### What is asked:
Quote exactly and only this range of lines in the data below: the line that holds "front_panel();" to the line that holds "imported = [obj", both included.

:: Provided data ::

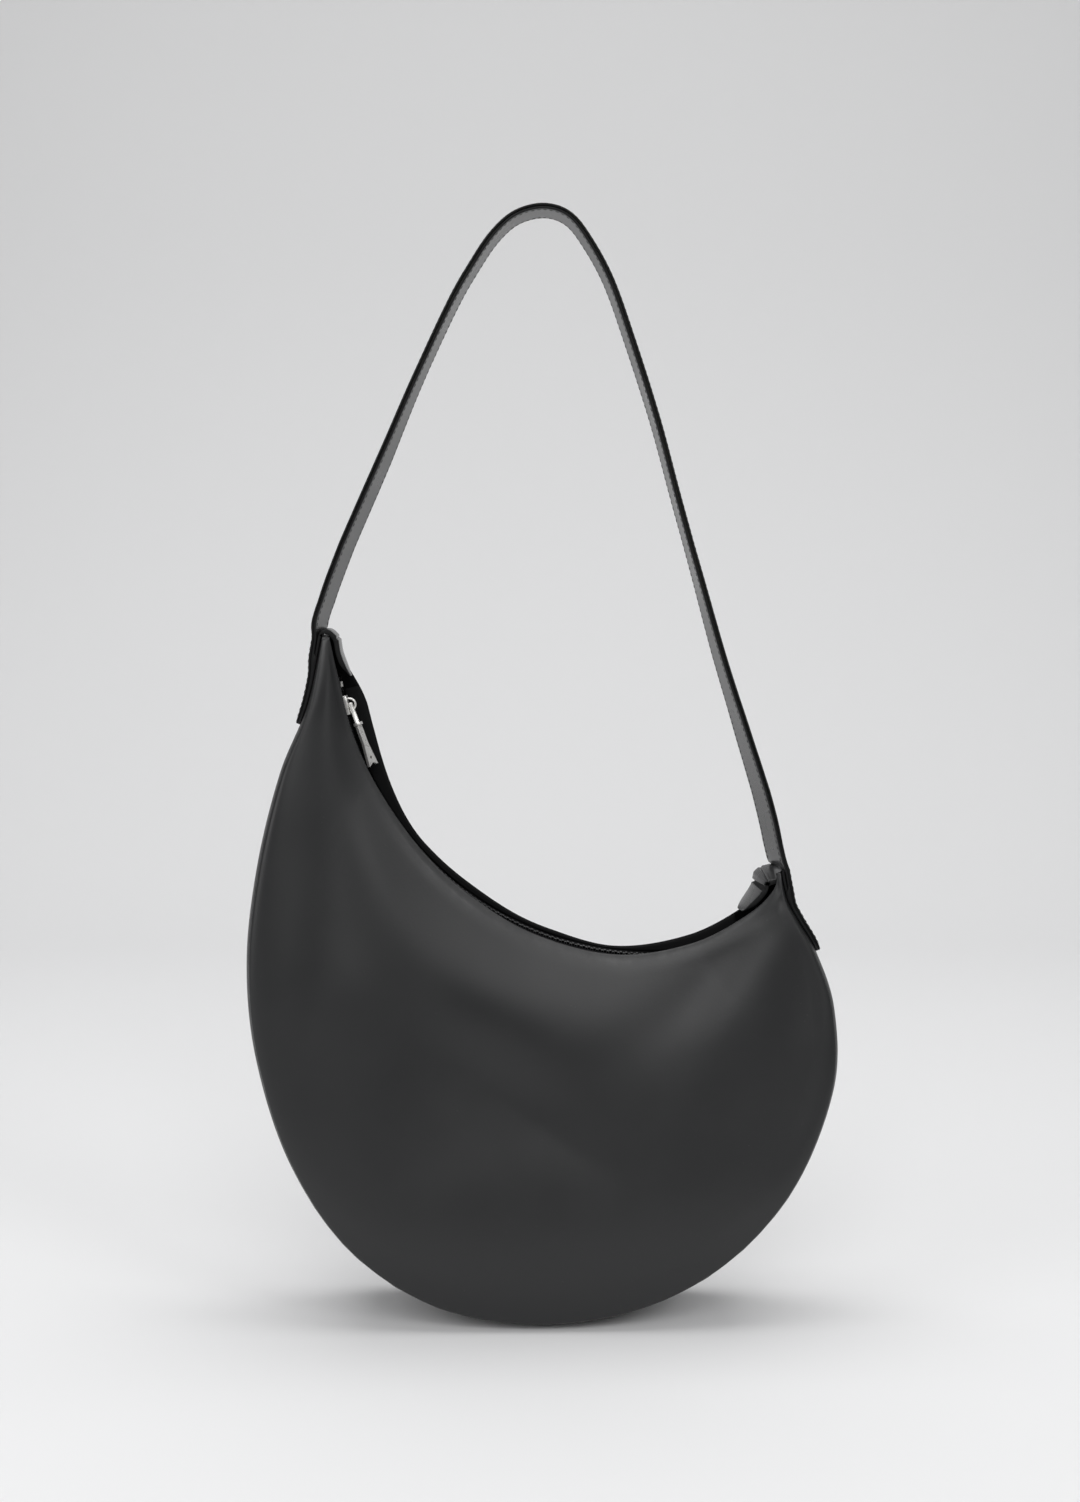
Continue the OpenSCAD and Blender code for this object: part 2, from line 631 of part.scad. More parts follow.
// Tab over a tip: a leg on the gusset, a fold over the tip and a tongue over the zip's end
tab_w = mouth_w - 2 * leather_t - 2 * gap;
module tip_tab(start, way, corner, shares) {
    leg = [for (k = [1, 0.5, 0]) let (s = start + way * k * tab_leg / edge_length)
        edge_at(s) + edge_normal(s) * (gap + tab_t / 2)];
    line = tables(smooth(concat(leg, [for (p = shares) corner + p * strap_w]), tab_steps));
    s = [for (i = [0 : 36]) i / 36];
    tip = place(line, 1);
    aim = heading(line, 0.985);
    round_centre = tip - aim * tab_w / 2;
    intersection() {
        band(beside(line, s, -tab_t / 2), beside(line, s, tab_t / 2), tab_w);
        union() {
            translate(in_3d(round_centre, 0)) rotate([0, atan2(-aim[1], aim[0]), 0]) {
                cylinder(tab_w, r = tab_w / 2, center = true, $fn = arc_steps);
                translate([-4 * tab_w, -tab_w / 2, -2 * tab_w]) cube([4 * tab_w, tab_w, 4 * tab_w]);
            }
        }
    }
}

module left_tip_tab() {
    color("#2f2f31") tip_tab(0, 1, mouth_at(0), left_tab_shares);
}

module right_tip_tab() {
    color("#2f2f31") tip_tab(1, -1, mouth_at(1), right_tab_shares);
}

front_panel();
back_panel();
gusset();
gusset_stiffener();
front_lining();
back_lining();
gusset_lining();
front_mouth_facing();
back_mouth_facing();
front_zip_tape();
back_zip_tape();
front_zip_teeth();
back_zip_teeth();
zip_top_stops();
zip_bottom_stop();
left_tip_tab();
right_tip_tab();
left_strap_end();
right_strap_end();
left_strap_root();
right_strap_root();
strap_outer_layer();
strap_core();
strap_inner_layer();
slider_body();
slider_bridge();
puller_link();
pull_bar();
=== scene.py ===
import math

import bmesh
import bpy
import numpy as np
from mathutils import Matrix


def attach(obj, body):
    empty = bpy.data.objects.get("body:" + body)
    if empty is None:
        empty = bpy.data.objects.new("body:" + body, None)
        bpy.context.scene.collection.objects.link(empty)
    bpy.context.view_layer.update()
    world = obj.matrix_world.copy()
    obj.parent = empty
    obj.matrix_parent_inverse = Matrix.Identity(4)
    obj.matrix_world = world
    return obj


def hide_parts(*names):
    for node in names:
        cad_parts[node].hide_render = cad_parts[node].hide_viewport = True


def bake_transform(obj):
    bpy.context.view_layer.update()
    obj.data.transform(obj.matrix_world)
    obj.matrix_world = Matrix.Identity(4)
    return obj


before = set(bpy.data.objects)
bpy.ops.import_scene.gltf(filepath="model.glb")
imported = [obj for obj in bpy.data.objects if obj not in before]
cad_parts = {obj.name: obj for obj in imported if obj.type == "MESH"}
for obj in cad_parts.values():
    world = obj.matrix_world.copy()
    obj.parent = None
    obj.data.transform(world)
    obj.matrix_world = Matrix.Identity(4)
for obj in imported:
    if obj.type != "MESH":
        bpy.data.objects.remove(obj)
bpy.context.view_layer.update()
scene = bpy.context.scene
scene.view_settings.view_transform = "Standard"
mm = 0.001


view = {
    "place": (-0.0017, -1.250, 0.470),
    "tilt": 83.9,           # degrees from straight down
    "lens": 51.65,
    "sensor": 36.0,
}
camera = bpy.data.cameras.new("photoCamera")
camera.lens = view["lens"]
camera.sensor_width = view["sensor"]
camera.sensor_fit = "AUTO"
camera.clip_start = 0.01
cameraHolder = bpy.data.objects.new("photoCamera", camera)
cameraHolder.location = view["place"]
cameraHolder.rotation_euler = (math.radians(view["tilt"]), 0, 0)
scene.collection.objects.link(cameraHolder)
scene.camera = cameraHolder

room = {
    "sky": 0.18,            # how bright the world is
    "skyTint": (0.98, 0.99, 1.0),
    "floorColour": (0.825, 0.825, 0.83),
    "wallShadeColour": (0.70, 0.70, 0.702),      # painted shade: the backdrop darkens to this colour at the height below, as if less light reached it higher up
    "wallShade": (0.0, 1.25),
    "frontShadeColour": (0.13, 0.13, 0.13),      # painted shade: the floor far in front darkens to this, as a studio floor falling into shade, and the leather mirrors it
    "fade": (-1.0, -0.44),  # where that painted shade fades into the pale floor
    "clouds": 0.985,        # how pale the darkest slow clouds of the floor are
    "wallStart": 1.1,       # where the backdrop begins to rise, metres behind the bag
    "wallCurve": 0.9,
    "curveSteps": 20,
    "wallHeight": 3.2,
    "halfWidth": 4.0,
    "front": -3.5,
}
softLights = [
    # name, place, aims at, width, height, power
    ("ceilingSoftbox", (0.0, 0.2, 2.4), (0.0, 0.25, 0.0), 2.6, 1.6, 38.0),
    ("frontSoftbox", (0.0, -2.4, 1.65), (0.0, 0.0, 0.3), 1.5, 1.7, 31.0),
    ("leftSoftbox", (-1.6, -1.2, 0.8), (0.0, 0.0, 0.15), 0.9, 1.3, 8.0),
    ("rightSoftbox", (1.7, -1.9, 1.8), (0.0, 0.0, 0.25), 0.9, 0.9, 14.0),
]


def addLight(name, place, aim, width, height, power):
    light = bpy.data.lights.new(name, "AREA")
    light.shape = "RECTANGLE"
    light.size = width
    light.size_y = height
    light.energy = power
    holder = bpy.data.objects.new(name, light)
    holder.location = place
    way = np.array(aim, float) - np.array(place, float)
    flat = math.hypot(way[0], way[1])
    holder.rotation_euler = (math.atan2(flat, -way[2]), 0, math.atan2(-way[0], way[1]))
    scene.collection.objects.link(holder)


for softLight in softLights:
    addLight(*softLight)
world = bpy.data.worlds.new("studio")
scene.world = world
world.use_nodes = True
worldPaint = world.node_tree.nodes["Background"]
worldPaint.inputs["Color"].default_value = (*room["skyTint"], 1)
worldPaint.inputs["Strength"].default_value = room["sky"]
print("camera and lights placed")


def addNode(tree, kind, **settings):
    node = tree.nodes.new(kind)
    for name, value in settings.items():
        if name == "inputs":
            for key, number in value.items():
                node.inputs[key].default_value = number
        else:
            setattr(node, name, value)
    return node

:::

### Task solution:
front_panel();
back_panel();
gusset();
gusset_stiffener();
front_lining();
back_lining();
gusset_lining();
front_mouth_facing();
back_mouth_facing();
front_zip_tape();
back_zip_tape();
front_zip_teeth();
back_zip_teeth();
zip_top_stops();
zip_bottom_stop();
left_tip_tab();
right_tip_tab();
left_strap_end();
right_strap_end();
left_strap_root();
right_strap_root();
strap_outer_layer();
strap_core();
strap_inner_layer();
slider_body();
slider_bridge();
puller_link();
pull_bar();
=== scene.py ===
import math

import bmesh
import bpy
import numpy as np
from mathutils import Matrix


def attach(obj, body):
    empty = bpy.data.objects.get("body:" + body)
    if empty is None:
        empty = bpy.data.objects.new("body:" + body, None)
        bpy.context.scene.collection.objects.link(empty)
    bpy.context.view_layer.update()
    world = obj.matrix_world.copy()
    obj.parent = empty
    obj.matrix_parent_inverse = Matrix.Identity(4)
    obj.matrix_world = world
    return obj


def hide_parts(*names):
    for node in names:
        cad_parts[node].hide_render = cad_parts[node].hide_viewport = True


def bake_transform(obj):
    bpy.context.view_layer.update()
    obj.data.transform(obj.matrix_world)
    obj.matrix_world = Matrix.Identity(4)
    return obj


before = set(bpy.data.objects)
bpy.ops.import_scene.gltf(filepath="model.glb")
imported = [obj for obj in bpy.data.objects if obj not in before]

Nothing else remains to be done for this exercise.